When Ramsay sought help, she said she was told to leave her husband. She eventually went back to school to take a social worker course.
"I needed help. I did not need a job," she said. "I took the social service worker course so that I could get the help that I needed to manage my family."
Ramsay said National Defence stopped offering the Applied Suicide Intervention Skills Training (ASIST) course in 2011.
"This is important to bring back to give to the spouses and to give to every military member," she said.
Ramsay was joined by Jenifer Migneault and Celine Drapeau, who are both living with partners who served in the military and have PTSD. They said they are just a small fraction of the men and women who dealing with similar problems.
Stoffer wants the government to ensure that all support systems are in place "immediately upon request" and that it won't cut back on programs, even if some individuals might be doing better.
"Everybody should know that post-traumatic stress disorder doesn’t ever leave you," he said.
When asked what sort of programs the NDP would propose, Stoffer said it depends on families.

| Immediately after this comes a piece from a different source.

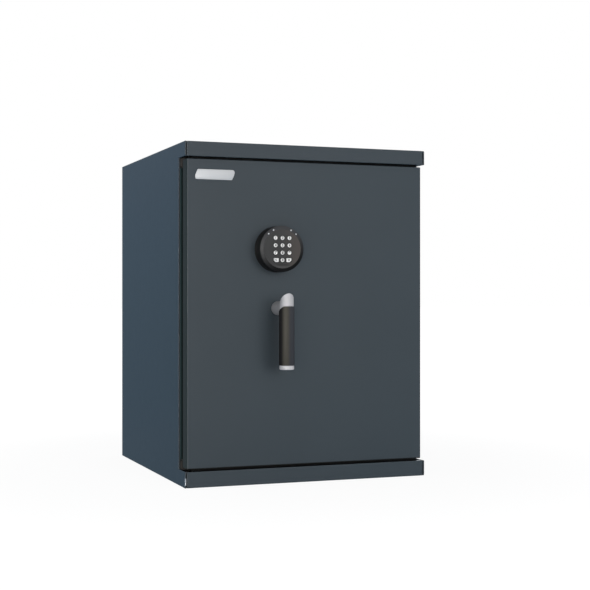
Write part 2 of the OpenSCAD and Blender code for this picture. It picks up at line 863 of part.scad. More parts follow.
module key_mat() {
    color([0.20, 0.20, 0.21]) on_keypad()
        translate([0, 0, board_front_p]) cylinder(r = board_r, h = mat_t);
}

module keypad_board() {
    color([0.10, 0.30, 0.18]) on_keypad() union() {
        translate([0, 0, board_back_p]) cylinder(r = board_r, h = board_t);
        for (a = [60 : 120 : 300]) rotate([0, 0, a])
            translate([board_r - post_in, 0, keypad_base_t])
                cylinder(r = post_r, h = board_back_p - keypad_base_t + board_t / 2);
    }
}

module battery() {
    color([0.30, 0.32, 0.34]) on_keypad()
        translate([-battery_w / 2, -battery_h / 2, keypad_base_t])
            cube([battery_w, battery_h, battery_d]);
}

// Place of key i on the face, counted in rows from the top left
module at_key(i) {
    column = i % 3 - 1;
    row = floor(i / 3);
    shift = i == 9 ? 1 : i == 11 ? -1 : 0;
    x = column * key_pitch + shift * (wide_key_w / 2 - key_r);
    translate([x, (1.5 - row) * key_pitch - key_drop, 0]) children();
}

// Outline of key i, grown by grow: round, or wide with its lower outer corner cut off
module key_outline(i, grow) {
    w = wide_key_w / 2 + grow;
    h = key_r + grow;
    corner = key_r * key_corner;
    side = i == 9 ? 1 : -1;
    if (i == 9 || i == 11) {
        polygon([
            [-w * side, h], [w * side, h], [w * side, -h],
            [(corner - w) * side, -h], [-w * side, corner - h]
        ]);
    } else {
        circle(r = h);
    }
}

// Key cap and the flange that keeps it behind the face
module key(i) {
    color([0.90, 0.90, 0.88]) on_keypad() at_key(i) {
        translate([0, 0, key_back_p]) {
            linear_extrude(height = face_p + key_proud - key_back_p) key_outline(i, 0);
            linear_extrude(height = flange_t) key_outline(i, flange_w);
        }
    }
}

// Bare plate with slanted ends, two of its corners round
module badge() {
    slant = badge_h / 3;
    round_r = badge_h / 4;
    color([0.78, 0.79, 0.80]) in_cabinet()
        translate([badge_x, door_setback, cab_h - badge_down - badge_h]) rotate([90, 0, 0])
            linear_extrude(height = badge_t) {
                difference() {
                    polygon([[0, 0], [badge_w - slant, 0], [badge_w, badge_h], [slant / 2, badge_h]]);
                    square([round_r, round_r]);
                }
                translate([round_r, round_r]) circle(r = round_r);
            }
}

// Stem and upright tube, the tube's top cut at a slant that falls towards the door
module handle_tube() {
    color([0.78, 0.79, 0.80]) in_cabinet() difference() {
        union() {
            rod_y(handle_x, grip_y, door_setback - pass_gap, handle_z, stem_r);
            difference() {
                rod_z(handle_x, grip_y, grip_z1 + cap_h, handle_z + tube_up, tube_r);
                translate([handle_x, grip_y - tube_r, handle_z + tube_up]) rotate([-45, 0, 0])
                    translate([-2 * tube_r, 0, 0]) cube(4 * tube_r);
            }
        }
        rod_y(handle_x, spindle_front, door_setback, handle_z, spindle_r + fixed_gap);
    }
}

module grip_sleeve() {
    color([0.07, 0.07, 0.07]) in_cabinet() difference() {
        rod_z(handle_x, grip_y, grip_z1 + cap_h, handle_z + sleeve_up, sleeve_r);
        rod_z(handle_x, grip_y, grip_z1, handle_z + sleeve_up + cut, tube_r + fixed_gap);
        rod_y(handle_x, grip_y, door_setback, handle_z, stem_r + fixed_gap);
        translate([handle_x, grip_y - sleeve_r + sleeve_level, handle_z + sleeve_up])
            rotate([-sleeve_fall, 0, 0]) translate([-2 * sleeve_r, 0, 0]) cube(4 * sleeve_r);
    }
}

module grip_cap() {
    color([0.78, 0.79, 0.80]) in_cabinet() translate([handle_x, grip_y, grip_z1])
        rotate_extrude() union() {
            translate([0, cap_round]) square([cap_r, cap_h - cap_round]);
            square([cap_r - cap_round, cap_h]);
            intersection() {
                translate([cap_r - cap_round, cap_round]) circle(r = cap_round);
                square(cap_r);
            }
        }
}

module handle_spindle() {
    color([0.70, 0.71, 0.72]) in_cabinet()
        rod_y(handle_x, spindle_front, crank_y2, handle_z, spindle_r);
}

// Plate fixed to the spindle, whose pin drives the carriage
module bolt_crank() {
    color([0.70, 0.71, 0.72]) in_cabinet() {
        difference() {
            union() {
                rod_y(handle_x, crank_y1, crank_y2, handle_z, crank_hub_r);
                rod_y(crank_pin_x, crank_y1, crank_y2, crank_pin_z, crank_pin_r + crank_rim);
            }
            rod_y(handle_x, crank_y1 - cut, crank_y2 + cut, handle_z, spindle_r + fixed_gap);
        }
        rod_y(crank_pin_x, crank_y2 - crank_t / 2, arm_y2 + pin_past_arm, crank_pin_z,
            crank_pin_r);
    }
}

// Upright bar and arm in one plate, with the crank slot and the lug
module bolt_carriage() {
    color([0.66, 0.67, 0.68]) in_cabinet() difference() {
        union() {
            span([bar_x1, arm_y1, bolt_zs[0] - bolt_r - bar_past_bolt],
                [bar_x2, arm_y1 + bar_d, bolt_zs[2] + bolt_r + bar_past_bolt]);
            span([arm_x1, arm_y1, arm_z1], [bar_x1, arm_y2, arm_z2]);
            span([lug_x, arm_y1, arm_z2], [lug_x + lug_w, arm_y2, lug_z]);
        }
        span([crank_pin_x - crank_pin_r - slot_play, arm_y1 - cut,
                handle_z - crank_throw - crank_pin_r - slot_end],
            [crank_pin_x + crank_pin_r + slot_play, arm_y2 + cut,
                crank_pin_z + crank_pin_r + slot_end]);
        for (z = bolt_zs) rod_x(bar_x1 - cut, bar_x2 + cut, bolt_y, z, bolt_spigot_r + fixed_gap);
    }
}

module locking_bolts() {
    color([0.80, 0.81, 0.82]) in_cabinet() for (z = bolt_zs) {
        rod_x(bar_x2, bolt_tip, bolt_y, z, bolt_r);
        rod_x(bar_x1, bar_x2, bolt_y, z, bolt_spigot_r);
    }
}

module lock_bolt() {
    color([0.78, 0.66, 0.38]) in_cabinet()
        span([lock_x - lock_bolt_w / 2, lock_bolt_y - lock_bolt_d, lock_bolt_tip],
            [lock_x + lock_bolt_w / 2, lock_bolt_y, lock_bolt_tip + lock_bolt_l]);
}

side_panel_left();
side_panel_right();
back_panel();
top_panel();
base_panel();
frame_left();
frame_right();
frame_top();
frame_base();
fill_left();
fill_right();
fill_top();
fill_base();
fill_back();
liner();
anchor_sleeves();
hinge_blocks();
hinge_pins();
shelf();
shelf_standards();
shelf_clips();
door_plate();
door_fill();
door_back_sheet();
plug_ring();
plug_cover();
cover_screws();
hinge_tube();
hinge_dogs();
bolt_guides();
lock_case();
spindle_bush();
keypad_base();
keypad_housing();
keypad_face();
key_mat();
keypad_board();
battery();
keypad_lamps();
badge();
handle_tube();
grip_sleeve();
grip_cap();
handle_spindle();
bolt_crank();
bolt_carriage();
locking_bolts();
lock_bolt();
key(0);  // key_1
key(1);  // key_2
key(2);  // key_3
key(3);  // key_4
key(4);  // key_5
key(5);  // key_6
key(6);  // key_7
key(7);  // key_8
key(8);  // key_9
key(9);  // key_clear
key(10);  // key_0
key(11);  // key_enter
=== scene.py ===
import math
import bpy
import bmesh
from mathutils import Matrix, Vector


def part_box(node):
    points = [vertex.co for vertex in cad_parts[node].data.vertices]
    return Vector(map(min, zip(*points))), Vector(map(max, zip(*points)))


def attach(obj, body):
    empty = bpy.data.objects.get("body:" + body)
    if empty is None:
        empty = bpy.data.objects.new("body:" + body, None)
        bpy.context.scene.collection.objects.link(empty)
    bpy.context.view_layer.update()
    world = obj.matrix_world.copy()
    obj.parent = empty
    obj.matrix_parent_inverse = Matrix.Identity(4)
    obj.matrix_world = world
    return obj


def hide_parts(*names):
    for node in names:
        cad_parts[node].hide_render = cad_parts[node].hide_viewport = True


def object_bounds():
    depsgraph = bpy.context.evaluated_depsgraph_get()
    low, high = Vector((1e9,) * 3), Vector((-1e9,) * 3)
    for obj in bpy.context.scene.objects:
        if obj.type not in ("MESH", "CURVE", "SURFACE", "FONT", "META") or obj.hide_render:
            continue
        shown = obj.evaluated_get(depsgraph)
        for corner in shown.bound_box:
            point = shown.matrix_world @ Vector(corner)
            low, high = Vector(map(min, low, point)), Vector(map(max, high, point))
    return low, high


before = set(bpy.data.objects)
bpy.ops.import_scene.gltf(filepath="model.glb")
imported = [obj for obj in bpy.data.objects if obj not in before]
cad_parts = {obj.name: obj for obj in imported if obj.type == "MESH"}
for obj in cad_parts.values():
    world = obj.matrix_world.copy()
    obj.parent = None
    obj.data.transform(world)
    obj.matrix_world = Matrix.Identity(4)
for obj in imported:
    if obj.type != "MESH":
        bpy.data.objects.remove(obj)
cad_low, cad_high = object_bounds()

# The viewpoint: level with the upper half of the cabinet, in front of its left corner, through a
# long lens. Its place and turn come from the vanishing points of the cabinet's edges.
FOCAL_MM = 77.406
FILM_MM = 36
VIEW_PLACE = (-0.8880, -2.5522, 0.3615)
VIEW_TURN = math.radians(-20.57)
lens = bpy.data.cameras.new("viewpoint")
lens.lens = FOCAL_MM
lens.sensor_width = FILM_MM
camera = bpy.data.objects.new("viewpoint", lens)
camera.location = VIEW_PLACE
camera.rotation_euler = (math.radians(90), 0, VIEW_TURN)
bpy.context.scene.collection.objects.link(camera)
bpy.context.scene.camera = camera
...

"Get the government to sit down in their homes and say, 'What is it that we could do to assist you in order to assist your husband?' Let them design the programs. Don't let it come from Ottawa."
Review of Veterans Charter
Stoffer, who's a vice-chair of the House committee on veterans affairs, said he will push this issue at a meeting Tuesday afternoon to review the Enhanced New Veterans Charter.
The charter currently has some provisions available to assist military spouses, namely career transition services if they meet eligibility requirements. It also provides help for families in case the military member dies in service.
But in a phone interview with CBC News, Stoffer said it doesn't include such provisions in the case of a loved one returning home suffering from PTSD.
The NDP MP suggests more funding and programs to train family members on how to help rehabilitate those returning from active service, especially in lieu of an adequate number of mental health professionals in the military.
It could be done on the ground level, Stoffer said, at local bases and joint personnel support units.
He also goes further and suggests that perhaps government could provide a stipend to families in those situations, where a spouse is likely to pull back from his or her own job to stay home to provide care.
“We have to make sure that they themselves have the resources at their disposal to be able to assist their loved ones," Stoffer said.
"The alternative is divorce. Or this veteran ends up under a bridge somewhere — homeless.”
Or, Stoffer added sombrely, suicide.